**EXERCISE DIRECTIONS:** Reproduce verbatim the lines up to and including the one with "# so many of", starting from the first.
○ ○ ○ ○ ○ ○ ○
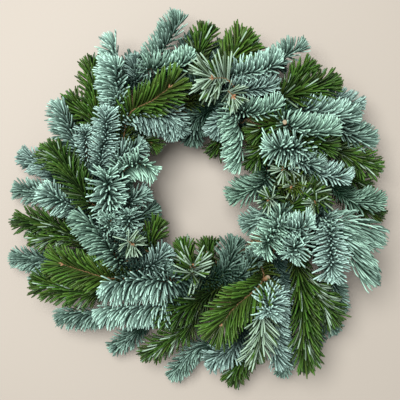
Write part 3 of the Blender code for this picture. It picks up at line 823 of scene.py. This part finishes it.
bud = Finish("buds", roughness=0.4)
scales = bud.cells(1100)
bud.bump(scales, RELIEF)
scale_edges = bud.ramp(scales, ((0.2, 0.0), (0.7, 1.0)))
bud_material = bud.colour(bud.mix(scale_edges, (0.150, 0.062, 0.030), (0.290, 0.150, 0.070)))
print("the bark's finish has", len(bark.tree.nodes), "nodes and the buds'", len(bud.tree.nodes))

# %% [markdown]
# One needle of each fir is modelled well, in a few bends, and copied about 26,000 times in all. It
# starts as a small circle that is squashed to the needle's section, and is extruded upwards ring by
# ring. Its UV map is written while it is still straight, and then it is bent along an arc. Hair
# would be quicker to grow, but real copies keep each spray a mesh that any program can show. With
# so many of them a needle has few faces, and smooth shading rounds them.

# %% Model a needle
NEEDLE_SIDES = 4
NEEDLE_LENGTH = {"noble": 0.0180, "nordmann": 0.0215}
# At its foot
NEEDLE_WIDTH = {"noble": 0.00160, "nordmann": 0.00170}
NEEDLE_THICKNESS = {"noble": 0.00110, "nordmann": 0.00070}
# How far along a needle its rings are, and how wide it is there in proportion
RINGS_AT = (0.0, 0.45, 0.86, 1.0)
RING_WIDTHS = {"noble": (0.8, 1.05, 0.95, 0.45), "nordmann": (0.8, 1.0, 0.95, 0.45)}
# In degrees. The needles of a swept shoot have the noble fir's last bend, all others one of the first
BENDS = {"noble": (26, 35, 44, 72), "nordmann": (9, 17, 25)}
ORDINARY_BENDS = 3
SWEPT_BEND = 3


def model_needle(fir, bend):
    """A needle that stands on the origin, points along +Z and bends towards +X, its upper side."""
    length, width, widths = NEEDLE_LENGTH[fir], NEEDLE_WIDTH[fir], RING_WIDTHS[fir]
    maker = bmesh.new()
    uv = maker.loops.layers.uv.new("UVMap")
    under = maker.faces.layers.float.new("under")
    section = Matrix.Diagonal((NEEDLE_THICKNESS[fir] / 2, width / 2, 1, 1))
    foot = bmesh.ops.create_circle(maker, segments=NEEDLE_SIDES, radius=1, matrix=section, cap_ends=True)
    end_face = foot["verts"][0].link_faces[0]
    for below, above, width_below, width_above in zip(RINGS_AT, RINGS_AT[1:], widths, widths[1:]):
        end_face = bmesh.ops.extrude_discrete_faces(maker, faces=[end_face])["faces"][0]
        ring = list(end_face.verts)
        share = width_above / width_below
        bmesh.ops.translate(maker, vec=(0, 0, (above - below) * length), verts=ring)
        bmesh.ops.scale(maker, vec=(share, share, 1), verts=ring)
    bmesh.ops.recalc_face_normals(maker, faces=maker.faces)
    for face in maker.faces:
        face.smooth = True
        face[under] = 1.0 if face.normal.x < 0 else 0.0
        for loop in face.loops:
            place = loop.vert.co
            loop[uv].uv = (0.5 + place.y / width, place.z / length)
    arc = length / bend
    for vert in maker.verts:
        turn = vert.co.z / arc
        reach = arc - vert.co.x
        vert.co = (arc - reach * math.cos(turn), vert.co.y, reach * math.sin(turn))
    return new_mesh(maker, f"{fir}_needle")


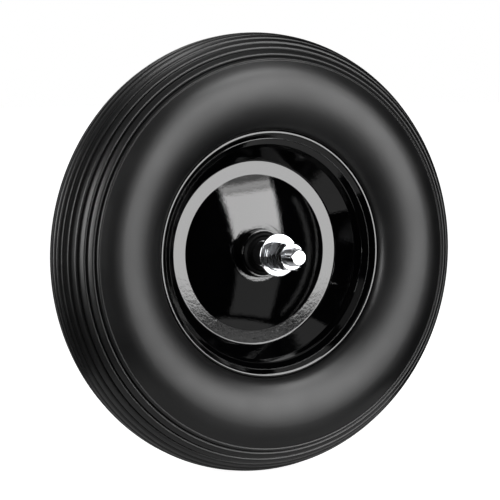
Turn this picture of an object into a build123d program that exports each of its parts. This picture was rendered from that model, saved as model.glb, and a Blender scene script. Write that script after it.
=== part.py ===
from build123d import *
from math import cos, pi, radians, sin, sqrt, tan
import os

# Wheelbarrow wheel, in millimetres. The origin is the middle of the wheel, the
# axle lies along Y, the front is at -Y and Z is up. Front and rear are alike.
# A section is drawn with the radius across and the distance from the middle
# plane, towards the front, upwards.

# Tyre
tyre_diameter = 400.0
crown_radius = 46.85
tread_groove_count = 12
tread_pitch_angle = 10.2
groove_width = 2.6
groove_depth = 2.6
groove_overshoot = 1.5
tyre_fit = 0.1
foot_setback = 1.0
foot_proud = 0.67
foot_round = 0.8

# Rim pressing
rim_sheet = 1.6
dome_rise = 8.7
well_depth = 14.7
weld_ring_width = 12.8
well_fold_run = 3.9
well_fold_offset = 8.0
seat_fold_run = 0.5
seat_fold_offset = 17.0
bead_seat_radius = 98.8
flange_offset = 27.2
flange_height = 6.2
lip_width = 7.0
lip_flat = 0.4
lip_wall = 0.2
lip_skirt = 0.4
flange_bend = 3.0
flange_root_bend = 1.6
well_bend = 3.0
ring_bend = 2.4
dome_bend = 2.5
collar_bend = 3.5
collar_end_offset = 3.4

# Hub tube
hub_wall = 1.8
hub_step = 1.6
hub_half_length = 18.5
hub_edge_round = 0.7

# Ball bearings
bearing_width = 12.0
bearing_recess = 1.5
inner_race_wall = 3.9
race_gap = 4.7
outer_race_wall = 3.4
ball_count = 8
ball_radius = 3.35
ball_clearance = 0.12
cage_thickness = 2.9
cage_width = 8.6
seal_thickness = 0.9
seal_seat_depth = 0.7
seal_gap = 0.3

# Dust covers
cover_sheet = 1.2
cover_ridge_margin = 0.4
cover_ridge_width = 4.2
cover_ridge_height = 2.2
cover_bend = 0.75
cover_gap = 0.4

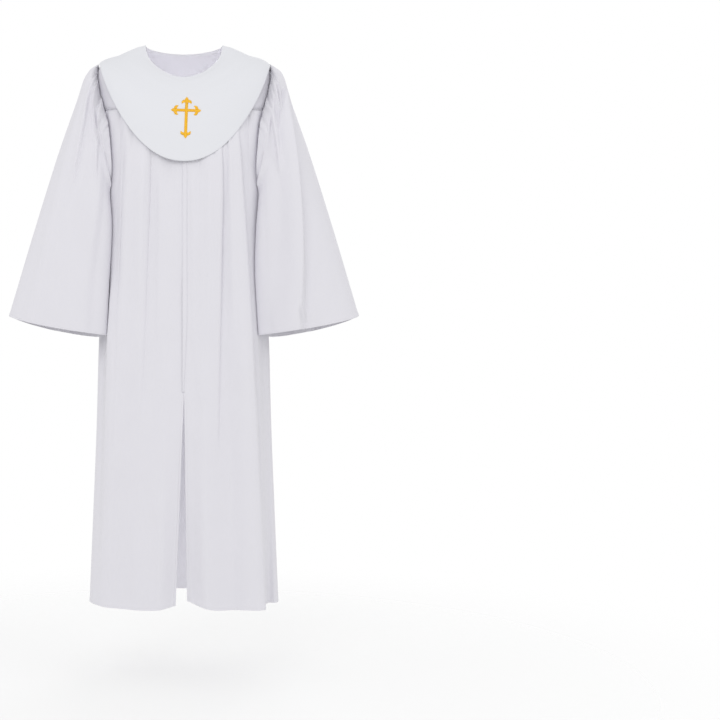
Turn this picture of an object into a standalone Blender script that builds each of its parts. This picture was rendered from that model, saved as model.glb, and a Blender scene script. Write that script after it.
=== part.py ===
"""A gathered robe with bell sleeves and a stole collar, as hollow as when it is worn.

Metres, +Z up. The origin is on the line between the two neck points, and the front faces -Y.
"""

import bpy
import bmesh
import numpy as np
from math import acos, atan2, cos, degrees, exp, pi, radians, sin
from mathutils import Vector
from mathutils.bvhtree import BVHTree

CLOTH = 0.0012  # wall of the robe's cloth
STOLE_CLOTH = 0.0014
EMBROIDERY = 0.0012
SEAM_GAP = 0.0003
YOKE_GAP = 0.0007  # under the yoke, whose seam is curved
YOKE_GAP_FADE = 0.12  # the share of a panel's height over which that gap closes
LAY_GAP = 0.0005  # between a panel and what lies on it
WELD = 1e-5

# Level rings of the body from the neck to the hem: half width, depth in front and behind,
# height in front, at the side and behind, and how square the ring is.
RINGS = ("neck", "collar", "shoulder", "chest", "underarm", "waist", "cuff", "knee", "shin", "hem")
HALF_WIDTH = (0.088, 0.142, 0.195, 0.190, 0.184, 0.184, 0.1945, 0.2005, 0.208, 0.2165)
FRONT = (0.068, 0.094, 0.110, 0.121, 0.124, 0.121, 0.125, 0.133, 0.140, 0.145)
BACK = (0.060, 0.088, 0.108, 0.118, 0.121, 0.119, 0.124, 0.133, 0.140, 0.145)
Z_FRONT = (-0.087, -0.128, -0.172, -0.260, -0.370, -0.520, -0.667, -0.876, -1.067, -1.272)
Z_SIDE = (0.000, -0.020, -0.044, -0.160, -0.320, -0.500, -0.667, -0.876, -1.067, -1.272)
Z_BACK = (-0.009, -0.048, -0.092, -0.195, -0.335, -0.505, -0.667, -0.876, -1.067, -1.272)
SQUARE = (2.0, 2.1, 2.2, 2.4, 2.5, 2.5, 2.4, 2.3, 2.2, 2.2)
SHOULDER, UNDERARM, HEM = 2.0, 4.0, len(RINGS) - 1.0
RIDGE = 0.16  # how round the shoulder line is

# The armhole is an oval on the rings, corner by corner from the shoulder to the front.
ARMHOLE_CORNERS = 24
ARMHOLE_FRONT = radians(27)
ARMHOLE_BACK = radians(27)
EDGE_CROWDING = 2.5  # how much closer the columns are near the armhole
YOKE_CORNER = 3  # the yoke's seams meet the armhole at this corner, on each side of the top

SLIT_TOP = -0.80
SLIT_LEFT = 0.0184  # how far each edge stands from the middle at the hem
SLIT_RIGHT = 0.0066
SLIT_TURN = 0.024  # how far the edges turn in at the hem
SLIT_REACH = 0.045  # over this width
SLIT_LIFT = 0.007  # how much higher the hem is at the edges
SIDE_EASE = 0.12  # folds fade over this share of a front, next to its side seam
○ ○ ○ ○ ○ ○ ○
**OUTPUT FOR THIS EXERCISE:**
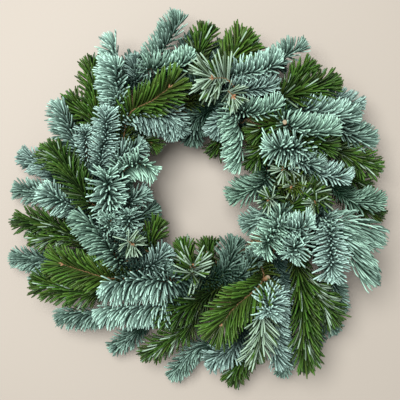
Write part 3 of the Blender code for this picture. It picks up at line 823 of scene.py. This part finishes it.
bud = Finish("buds", roughness=0.4)
scales = bud.cells(1100)
bud.bump(scales, RELIEF)
scale_edges = bud.ramp(scales, ((0.2, 0.0), (0.7, 1.0)))
bud_material = bud.colour(bud.mix(scale_edges, (0.150, 0.062, 0.030), (0.290, 0.150, 0.070)))
print("the bark's finish has", len(bark.tree.nodes), "nodes and the buds'", len(bud.tree.nodes))

# %% [markdown]
# One needle of each fir is modelled well, in a few bends, and copied about 26,000 times in all. It
# starts as a small circle that is squashed to the needle's section, and is extruded upwards ring by
# ring. Its UV map is written while it is still straight, and then it is bent along an arc. Hair
# would be quicker to grow, but real copies keep each spray a mesh that any program can show. With
# so many of them a needle has few faces, and smooth shading rounds them.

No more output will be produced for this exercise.